The group behind the attack initially sought a US $20 million ransom payment in virtual currency in order to provide HSE with the decryption keys to unlock its servers, however, following the widespread condemnation of the attack – particularly as HSE was responding to the Covid 19 pandemic – the attackers provided the keys without any ransom being paid. HSE’s recovery from the attack progressed over the course of more than 6 months. The report into the attack highlights the importance for all organisations not only to invest in appropriate technological measures to guard against attacks, but also to ensure that procedures are followed to monitor threat prevention and resilience constantly.

French regulator issues €210M in fines for making cookie consent difficult for users

The French data protection regulator, the CNIL, fined a search engine provider €150M and Facebook’s parent, Meta, €60M for failing to adhere to cookie consent requirements under the French regulation enacting the EU’s ePrivacy Directive. The CNIL found that in both cases, accepting cookies was enabled by the use of a single selection by the user, whilst limiting the use of cookies required multiple layers of navigation. On that basis alone, the cookie approaches failed to meet the CNIL’s explicit guidance that refusing consent for cookies must require no more effort from users than giving consent. Furthermore, in Facebook’s case, users seeking to reject consent for the use of non-essential cookies were ultimately presented with a button labelled ‘Accept cookies;’ the CNIL held that approach to be necessarily confusing for users, as it created the impression that it was not possible to reject the use of cookies.

The platforms were each given 3 months within which to bring their practices into compliance with the French rules on cookies, with a further fine of €100,000 to be applied for each day of continued non-compliance after the expiry of that grace period.

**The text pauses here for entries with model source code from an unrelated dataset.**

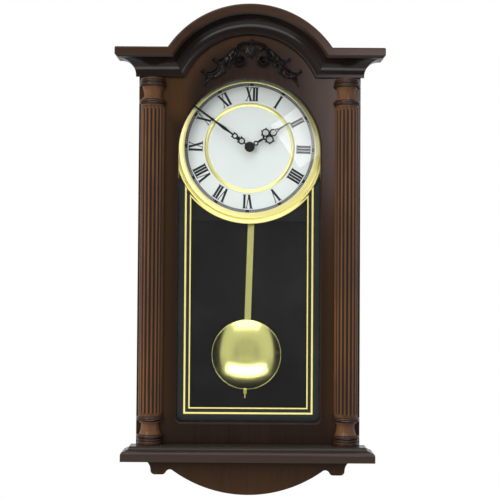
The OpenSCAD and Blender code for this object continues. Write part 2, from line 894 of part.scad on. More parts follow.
module pendulum_magnet() {
    color([0.3, 0.3, 0.32]) swung() bar_y(0, 16, 4, swing_y - 1.4, swing_y + 1.4);
}

rod_top = -13;
rod_y = swing_y - 2.4;

module pendulum_rod() {
    color("khaki") swung() {
        difference() {
            box(-rod_w / 2, rod_w / 2, rod_y - rod_t / 2, rod_y + rod_t / 2,
                -bob_drop - bob_r + 6, rod_top);
            box(-2.3, 2.3, rod_y - 2, rod_y + 2, -22.1, -17.9);
        }
        translate([0, rod_y, -bob_drop - bob_r - 10])
            cylinder(r = stud_r, h = 17);
    }
}

module bob_slots() {
    box(-rod_w / 2 - 0.3, rod_w / 2 + 0.3, rod_y - rod_t / 2 - 0.3, rod_y + rod_t / 2 + 0.3,
        -bob_drop, -bob_drop + bob_r + 2);
    translate([0, rod_y, -bob_drop - bob_r - 2]) cylinder(r = stud_r + 0.2, h = 12);
}

// polished dome with a rolled rim
module bob_shell() {
    dome_h = 12;
    dome_r = (bob_r * bob_r + dome_h * dome_h) / (2 * dome_h);
    rim = -rod_y + 1.2;               // distance of the rim's plane from the wall
    color("khaki") swung() difference() {
        translate([0, 0, -bob_drop]) turned_about_y() union() {
            intersection() {
                difference() {
                    translate([0, rim + dome_h - dome_r]) circle(dome_r, $fn = 180);
                    translate([0, rim + dome_h - dome_r]) circle(dome_r - shell_t, $fn = 180);
                }
                translate([0, rim]) square([bob_r, dome_h + 1]);
            }
            translate([bob_r - shell_t, rim - 3.4]) square([shell_t, 3.6]);
            translate([bob_r - 0.5, rim]) circle(0.6);
        }
        bob_slots();
    }
}

module bob_back_plate() {
    rim = -rod_y + 1.2;
    color("goldenrod") swung() translate([0, 0, -bob_drop]) turned_about_y()
        translate([0, rim - 3.4]) square([bob_r - shell_t - play, 0.6]);
}

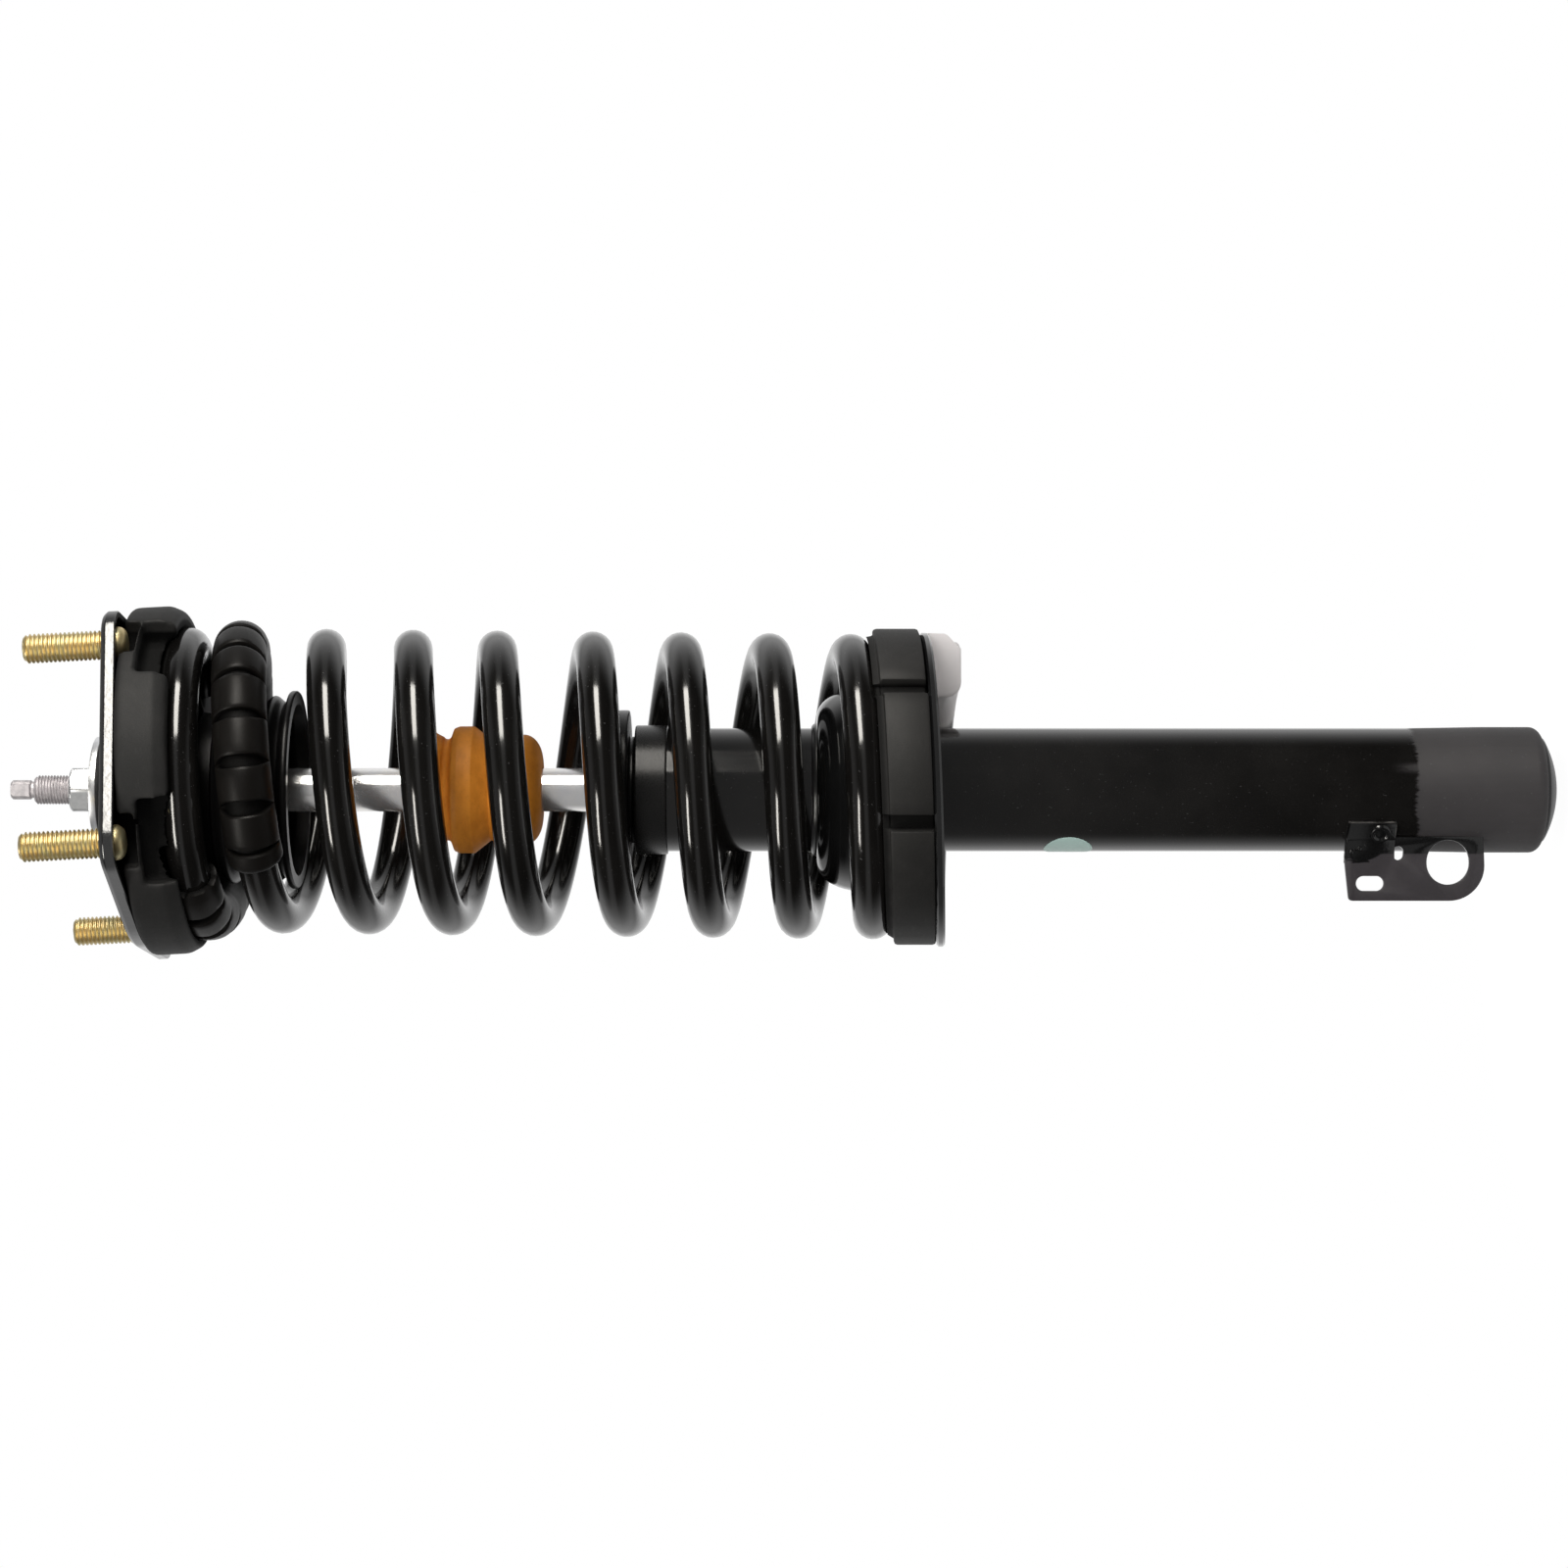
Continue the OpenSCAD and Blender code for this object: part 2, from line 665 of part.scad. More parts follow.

Both platforms have their EU base in Dublin, and it remains to be seen whether one or both will seek to challenge the CNIL fines on jurisdictional grounds, as well as on the merits and/or in relation to the quantum of the fines. The CNIL sought in its decision notices to head off such a challenge, stating that the GDPR’s ‘one stop shop’ enforcement mechanism (under which the Irish regulator would have competence over the platforms) does not apply to breaches of Member State law stemming from the ePrivacy Directive.